Ruy Mauro Marini

Ruy Mauro Marini wurde in einer kleinen Provinzhauptstadt im Südosten Brasiliens geboren und zog nach Rio de Janeiro, um zunächst Medizin, dann Jura und letztendlich öffentliche Verwaltung zu studieren. Während eines zeitweiligen Aufenthalts in Paris kam er mit der Lektüre von Marx und Lenin in Kontakt. In dieser Zeit politisierte er sich im Rahmen der Student*innenbewegung und wurde Mitglied der Politica Operaria, einer linken Oppositionsgruppe, die sich gegen den zentristischen Kurs der Kommunistischen Partei Brasiliens wandte. Nach seinem Abschluss erhielt er eine Stelle an der Universität von Brasilia, wo er zusammen mit Theotonio dos Santos und Vania Bambirra seine eigene Interpretation einer Abhängigkeitstheorie entwickelte. Diese wandte sich insbesondere gegen die Entwicklungstheorie der ECLA, der Ökonomischen Kommission für Lateinamerika der Vereinten Nationen. 1965 wurde er von der Militärregierung Brasiliens für sechs Monate inhaftiert und exilierte nach seiner Entlassung nach Mexiko. Ab 1971 konnte er in Chile bis zum Putsch gegen die Regierung Allende als Universitätsprofessor dozieren. Danach kehrte er nach Mexiko und in den 80ern in seine Heimat nach Brasilien zurück. 1997 verstarb er.
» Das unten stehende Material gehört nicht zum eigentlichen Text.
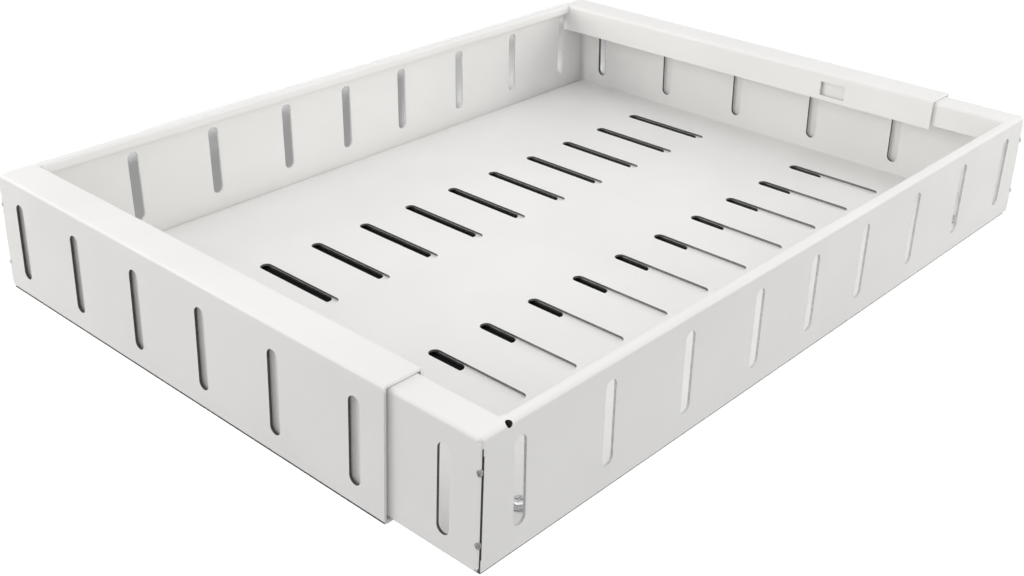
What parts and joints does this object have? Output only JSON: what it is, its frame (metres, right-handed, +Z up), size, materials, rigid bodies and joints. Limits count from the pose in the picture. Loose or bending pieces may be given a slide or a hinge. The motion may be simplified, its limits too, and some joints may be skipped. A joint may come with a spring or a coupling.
{
  "type": "under desk drawer tray",
  "caption": "Open rectangular sheet-metal drawer tray in two nesting halves that slide apart to set its width, with slotted walls, slotted floor and rolled rims.",
  "frame": {"origin": "centre of the closed tray's underside, on the plane it stands on", "axes": "+X along the width, the way the inner half pulls out; +Y from the front wall to the back wall; +Z up"},
  "size_m": [0.3216, 0.4392, 0.06],
  "materials": {
    "powder_coat": "white powder coat on sheet steel, fine texture, satin",
    "plated_steel": "bright zinc plate"
  },
  "bodies": {
    "outer_half": {"outer_channel": "powder_coat", "outer_end_wall": "powder_coat", "outer_tack_weld_front_lower": "powder_coat", "outer_tack_weld_front_upper": "powder_coat", "outer_tack_weld_back_lower": "powder_coat", "outer_tack_weld_back_upper": "powder_coat"},
    "inner_half": {"inner_channel": "powder_coat", "inner_end_wall": "powder_coat", "inner_tack_weld_front_lower": "powder_coat", "inner_tack_weld_front_upper": "powder_coat", "inner_tack_weld_back_lower": "powder_coat", "inner_tack_weld_back_upper": "powder_coat", "floor_screw_front": "plated_steel", "floor_screw_back": "plated_steel", "clinch_nut_front": "plated_steel", "clinch_nut_back": "plated_steel"}
  },
  "joints": [
    {"name": "width_slide", "type": "slide", "parent": "outer_half", "child": "inner_half", "axis": [1, 0, 0], "range_m": [0, 0.205]}
  ]
}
Das Werk Marinis wurde lange Zeit kaum außerhalb Lateinamerikas wahrgenommen. Dabei gilt sein bekanntester Text „Dialéctica de la dependencia“ – „Dialektik der Abhängigkeit“ als einer der Klassiker des zeitgenössischen lateinamerikanischen Denkens. Daneben verfasste er einige revolutionstheoretische Werke und eine vierbändige Geschichte des lateinamerikanischen Sozialtheorie. Marinis Abhängigkeitstheorie hatte in der Praxis wesentlichen Einfluss auf die Sozialistische Partei Chiles, die im Zuge seiner Prognose, dass eine zu langsame Entwicklung zum Sozialismus ein unterentwickeltes Land in die Fänge des Imperialismus führe, ihre Allianzen auf Arbeiter*innenparteien beschränkte, während die Kommunistische Partei das Konzept nationaler Befreiungsfronten vertrat. Darüber hinaus war Marini ein talentierter Netzwerker, der an allen Orten seines Wirkens schnell Einfluss auf eine große Zahl von Student*innen nehmen konnte, die sein theoretisches Erbe weitertrugen.